- [JOB]:
Print out every record exactly as it appears.

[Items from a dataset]
******************************

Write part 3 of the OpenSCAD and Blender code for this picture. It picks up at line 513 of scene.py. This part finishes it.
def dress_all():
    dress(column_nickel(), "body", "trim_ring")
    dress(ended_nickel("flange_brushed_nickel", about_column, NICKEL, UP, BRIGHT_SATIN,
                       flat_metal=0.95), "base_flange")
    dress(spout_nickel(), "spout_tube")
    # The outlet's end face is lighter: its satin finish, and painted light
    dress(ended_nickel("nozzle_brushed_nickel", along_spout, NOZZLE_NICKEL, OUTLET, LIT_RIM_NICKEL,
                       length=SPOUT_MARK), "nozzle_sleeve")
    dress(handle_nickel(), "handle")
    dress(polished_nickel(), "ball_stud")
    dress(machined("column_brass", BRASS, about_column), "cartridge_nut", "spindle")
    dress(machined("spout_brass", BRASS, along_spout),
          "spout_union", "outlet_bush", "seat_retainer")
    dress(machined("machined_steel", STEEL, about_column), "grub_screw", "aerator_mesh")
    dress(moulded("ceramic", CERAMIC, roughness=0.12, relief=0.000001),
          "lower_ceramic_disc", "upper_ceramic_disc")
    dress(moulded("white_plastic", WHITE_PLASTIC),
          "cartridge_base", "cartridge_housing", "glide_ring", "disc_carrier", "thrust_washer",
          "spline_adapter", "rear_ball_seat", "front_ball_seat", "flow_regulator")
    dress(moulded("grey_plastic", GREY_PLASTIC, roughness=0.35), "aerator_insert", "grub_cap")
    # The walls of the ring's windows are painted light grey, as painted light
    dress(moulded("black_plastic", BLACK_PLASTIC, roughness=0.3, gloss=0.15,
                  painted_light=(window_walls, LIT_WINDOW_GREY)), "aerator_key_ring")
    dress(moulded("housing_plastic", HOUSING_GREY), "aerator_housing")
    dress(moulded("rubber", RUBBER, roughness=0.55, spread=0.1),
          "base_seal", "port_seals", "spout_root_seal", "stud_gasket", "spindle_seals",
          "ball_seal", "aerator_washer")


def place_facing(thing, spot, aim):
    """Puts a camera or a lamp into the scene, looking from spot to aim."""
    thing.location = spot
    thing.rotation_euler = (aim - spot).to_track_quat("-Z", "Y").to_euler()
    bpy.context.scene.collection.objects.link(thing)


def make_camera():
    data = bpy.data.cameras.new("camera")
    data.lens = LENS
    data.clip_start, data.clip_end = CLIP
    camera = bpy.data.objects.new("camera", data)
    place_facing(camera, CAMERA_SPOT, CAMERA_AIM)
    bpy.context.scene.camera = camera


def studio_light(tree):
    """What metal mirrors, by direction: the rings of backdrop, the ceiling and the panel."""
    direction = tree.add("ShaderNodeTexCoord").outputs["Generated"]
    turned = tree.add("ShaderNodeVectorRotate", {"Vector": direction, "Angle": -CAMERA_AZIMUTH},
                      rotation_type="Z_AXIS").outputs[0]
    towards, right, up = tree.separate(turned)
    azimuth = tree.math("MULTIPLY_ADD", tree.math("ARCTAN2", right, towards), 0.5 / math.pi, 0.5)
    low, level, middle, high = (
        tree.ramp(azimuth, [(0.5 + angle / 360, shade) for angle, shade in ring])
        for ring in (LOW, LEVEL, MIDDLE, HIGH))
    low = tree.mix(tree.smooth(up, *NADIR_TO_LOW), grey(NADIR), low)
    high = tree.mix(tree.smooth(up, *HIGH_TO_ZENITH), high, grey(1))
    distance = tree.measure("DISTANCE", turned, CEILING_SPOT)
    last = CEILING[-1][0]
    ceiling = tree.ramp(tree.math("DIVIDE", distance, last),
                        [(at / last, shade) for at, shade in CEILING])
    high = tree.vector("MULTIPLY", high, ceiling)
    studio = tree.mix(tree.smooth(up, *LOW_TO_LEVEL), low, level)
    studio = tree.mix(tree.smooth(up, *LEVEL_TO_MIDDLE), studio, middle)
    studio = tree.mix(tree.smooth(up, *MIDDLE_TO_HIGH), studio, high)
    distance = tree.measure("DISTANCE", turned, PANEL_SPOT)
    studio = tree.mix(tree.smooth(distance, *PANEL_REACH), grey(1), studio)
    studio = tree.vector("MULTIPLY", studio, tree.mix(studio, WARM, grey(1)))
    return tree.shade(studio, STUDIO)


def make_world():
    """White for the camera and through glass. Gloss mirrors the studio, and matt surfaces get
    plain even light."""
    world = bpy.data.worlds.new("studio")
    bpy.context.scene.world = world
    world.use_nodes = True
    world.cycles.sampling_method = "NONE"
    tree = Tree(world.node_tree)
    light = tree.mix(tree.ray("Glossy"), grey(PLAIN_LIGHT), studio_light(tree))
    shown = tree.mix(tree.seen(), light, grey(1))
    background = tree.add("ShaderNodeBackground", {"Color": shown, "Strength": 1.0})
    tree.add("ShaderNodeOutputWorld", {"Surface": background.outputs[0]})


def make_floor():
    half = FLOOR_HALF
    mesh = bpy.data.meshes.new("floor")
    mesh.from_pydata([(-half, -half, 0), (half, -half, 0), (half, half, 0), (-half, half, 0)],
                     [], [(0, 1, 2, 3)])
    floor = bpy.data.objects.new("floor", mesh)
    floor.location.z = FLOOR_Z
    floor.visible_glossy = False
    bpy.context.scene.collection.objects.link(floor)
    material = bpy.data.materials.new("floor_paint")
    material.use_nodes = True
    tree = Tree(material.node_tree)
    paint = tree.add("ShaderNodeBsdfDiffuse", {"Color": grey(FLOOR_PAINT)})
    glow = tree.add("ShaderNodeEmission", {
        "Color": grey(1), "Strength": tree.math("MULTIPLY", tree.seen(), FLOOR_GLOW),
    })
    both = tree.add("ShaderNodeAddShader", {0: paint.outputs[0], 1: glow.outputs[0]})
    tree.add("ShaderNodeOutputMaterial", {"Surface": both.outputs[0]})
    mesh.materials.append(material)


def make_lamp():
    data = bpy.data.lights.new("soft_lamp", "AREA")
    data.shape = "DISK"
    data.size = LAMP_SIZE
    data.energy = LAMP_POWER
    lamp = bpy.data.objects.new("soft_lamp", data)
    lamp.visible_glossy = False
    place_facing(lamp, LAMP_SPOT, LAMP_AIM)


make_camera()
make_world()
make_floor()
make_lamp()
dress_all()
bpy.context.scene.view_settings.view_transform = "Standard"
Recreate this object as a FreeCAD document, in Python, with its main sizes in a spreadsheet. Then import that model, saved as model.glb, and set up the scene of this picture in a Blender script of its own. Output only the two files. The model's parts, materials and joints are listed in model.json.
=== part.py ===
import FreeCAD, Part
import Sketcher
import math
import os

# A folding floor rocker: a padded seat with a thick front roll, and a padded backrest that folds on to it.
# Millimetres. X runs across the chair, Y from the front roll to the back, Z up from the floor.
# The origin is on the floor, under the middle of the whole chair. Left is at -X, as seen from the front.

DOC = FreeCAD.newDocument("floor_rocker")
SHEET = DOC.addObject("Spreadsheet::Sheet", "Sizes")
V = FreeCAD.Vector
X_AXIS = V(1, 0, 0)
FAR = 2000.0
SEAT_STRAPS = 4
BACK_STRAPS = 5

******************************

- [WORKED SOLUTION]:
Write part 3 of the OpenSCAD and Blender code for this picture. It picks up at line 513 of scene.py. This part finishes it.
def dress_all():
    dress(column_nickel(), "body", "trim_ring")
    dress(ended_nickel("flange_brushed_nickel", about_column, NICKEL, UP, BRIGHT_SATIN,
                       flat_metal=0.95), "base_flange")
    dress(spout_nickel(), "spout_tube")
    # The outlet's end face is lighter: its satin finish, and painted light
    dress(ended_nickel("nozzle_brushed_nickel", along_spout, NOZZLE_NICKEL, OUTLET, LIT_RIM_NICKEL,
                       length=SPOUT_MARK), "nozzle_sleeve")
    dress(handle_nickel(), "handle")
    dress(polished_nickel(), "ball_stud")
    dress(machined("column_brass", BRASS, about_column), "cartridge_nut", "spindle")
    dress(machined("spout_brass", BRASS, along_spout),
          "spout_union", "outlet_bush", "seat_retainer")
    dress(machined("machined_steel", STEEL, about_column), "grub_screw", "aerator_mesh")
    dress(moulded("ceramic", CERAMIC, roughness=0.12, relief=0.000001),
          "lower_ceramic_disc", "upper_ceramic_disc")
    dress(moulded("white_plastic", WHITE_PLASTIC),
          "cartridge_base", "cartridge_housing", "glide_ring", "disc_carrier", "thrust_washer",
          "spline_adapter", "rear_ball_seat", "front_ball_seat", "flow_regulator")
    dress(moulded("grey_plastic", GREY_PLASTIC, roughness=0.35), "aerator_insert", "grub_cap")
    # The walls of the ring's windows are painted light grey, as painted light
    dress(moulded("black_plastic", BLACK_PLASTIC, roughness=0.3, gloss=0.15,
                  painted_light=(window_walls, LIT_WINDOW_GREY)), "aerator_key_ring")
    dress(moulded("housing_plastic", HOUSING_GREY), "aerator_housing")
    dress(moulded("rubber", RUBBER, roughness=0.55, spread=0.1),
          "base_seal", "port_seals", "spout_root_seal", "stud_gasket", "spindle_seals",
          "ball_seal", "aerator_washer")


def place_facing(thing, spot, aim):
    """Puts a camera or a lamp into the scene, looking from spot to aim."""
    thing.location = spot
    thing.rotation_euler = (aim - spot).to_track_quat("-Z", "Y").to_euler()
    bpy.context.scene.collection.objects.link(thing)


def make_camera():
    data = bpy.data.cameras.new("camera")
    data.lens = LENS
    data.clip_start, data.clip_end = CLIP
    camera = bpy.data.objects.new("camera", data)
    place_facing(camera, CAMERA_SPOT, CAMERA_AIM)
    bpy.context.scene.camera = camera


def studio_light(tree):
    """What metal mirrors, by direction: the rings of backdrop, the ceiling and the panel."""
    direction = tree.add("ShaderNodeTexCoord").outputs["Generated"]
    turned = tree.add("ShaderNodeVectorRotate", {"Vector": direction, "Angle": -CAMERA_AZIMUTH},
                      rotation_type="Z_AXIS").outputs[0]
    towards, right, up = tree.separate(turned)
    azimuth = tree.math("MULTIPLY_ADD", tree.math("ARCTAN2", right, towards), 0.5 / math.pi, 0.5)
    low, level, middle, high = (
        tree.ramp(azimuth, [(0.5 + angle / 360, shade) for angle, shade in ring])
        for ring in (LOW, LEVEL, MIDDLE, HIGH))
    low = tree.mix(tree.smooth(up, *NADIR_TO_LOW), grey(NADIR), low)
    high = tree.mix(tree.smooth(up, *HIGH_TO_ZENITH), high, grey(1))
    distance = tree.measure("DISTANCE", turned, CEILING_SPOT)
    last = CEILING[-1][0]
    ceiling = tree.ramp(tree.math("DIVIDE", distance, last),
                        [(at / last, shade) for at, shade in CEILING])
    high = tree.vector("MULTIPLY", high, ceiling)
    studio = tree.mix(tree.smooth(up, *LOW_TO_LEVEL), low, level)
    studio = tree.mix(tree.smooth(up, *LEVEL_TO_MIDDLE), studio, middle)
    studio = tree.mix(tree.smooth(up, *MIDDLE_TO_HIGH), studio, high)
    distance = tree.measure("DISTANCE", turned, PANEL_SPOT)
    studio = tree.mix(tree.smooth(distance, *PANEL_REACH), grey(1), studio)
    studio = tree.vector("MULTIPLY", studio, tree.mix(studio, WARM, grey(1)))
    return tree.shade(studio, STUDIO)


def make_world():
    """White for the camera and through glass. Gloss mirrors the studio, and matt surfaces get
    plain even light."""
    world = bpy.data.worlds.new("studio")
    bpy.context.scene.world = world
    world.use_nodes = True
    world.cycles.sampling_method = "NONE"
    tree = Tree(world.node_tree)
    light = tree.mix(tree.ray("Glossy"), grey(PLAIN_LIGHT), studio_light(tree))
    shown = tree.mix(tree.seen(), light, grey(1))
    background = tree.add("ShaderNodeBackground", {"Color": shown, "Strength": 1.0})
    tree.add("ShaderNodeOutputWorld", {"Surface": background.outputs[0]})


def make_floor():
    half = FLOOR_HALF
    mesh = bpy.data.meshes.new("floor")
    mesh.from_pydata([(-half, -half, 0), (half, -half, 0), (half, half, 0), (-half, half, 0)],
                     [], [(0, 1, 2, 3)])
    floor = bpy.data.objects.new("floor", mesh)
    floor.location.z = FLOOR_Z
    floor.visible_glossy = False
    bpy.context.scene.collection.objects.link(floor)
    material = bpy.data.materials.new("floor_paint")
    material.use_nodes = True
    tree = Tree(material.node_tree)
    paint = tree.add("ShaderNodeBsdfDiffuse", {"Color": grey(FLOOR_PAINT)})
    glow = tree.add("ShaderNodeEmission", {
        "Color": grey(1), "Strength": tree.math("MULTIPLY", tree.seen(), FLOOR_GLOW),
    })
    both = tree.add("ShaderNodeAddShader", {0: paint.outputs[0], 1: glow.outputs[0]})
    tree.add("ShaderNodeOutputMaterial", {"Surface": both.outputs[0]})
    mesh.materials.append(material)


def make_lamp():
    data = bpy.data.lights.new("soft_lamp", "AREA")
    data.shape = "DISK"
    data.size = LAMP_SIZE
    data.energy = LAMP_POWER
    lamp = bpy.data.objects.new("soft_lamp", data)
    lamp.visible_glossy = False
    place_facing(lamp, LAMP_SPOT, LAMP_AIM)


make_camera()
make_world()
make_floor()
make_lamp()
dress_all()
bpy.context.scene.view_settings.view_transform = "Standard"
Recreate this object as a FreeCAD document, in Python, with its main sizes in a spreadsheet. Then import that model, saved as model.glb, and set up the scene of this picture in a Blender script of its own. Output only the two files. The model's parts, materials and joints are listed in model.json.
=== part.py ===
import FreeCAD, Part
import Sketcher
import math
import os

# A folding floor rocker: a padded seat with a thick front roll, and a padded backrest that folds on to it.
# Millimetres. X runs across the chair, Y from the front roll to the back, Z up from the floor.
# The origin is on the floor, under the middle of the whole chair. Left is at -X, as seen from the front.

DOC = FreeCAD.newDocument("floor_rocker")
SHEET = DOC.addObject("Spreadsheet::Sheet", "Sizes")
V = FreeCAD.Vector
X_AXIS = V(1, 0, 0)
FAR = 2000.0
SEAT_STRAPS = 4
BACK_STRAPS = 5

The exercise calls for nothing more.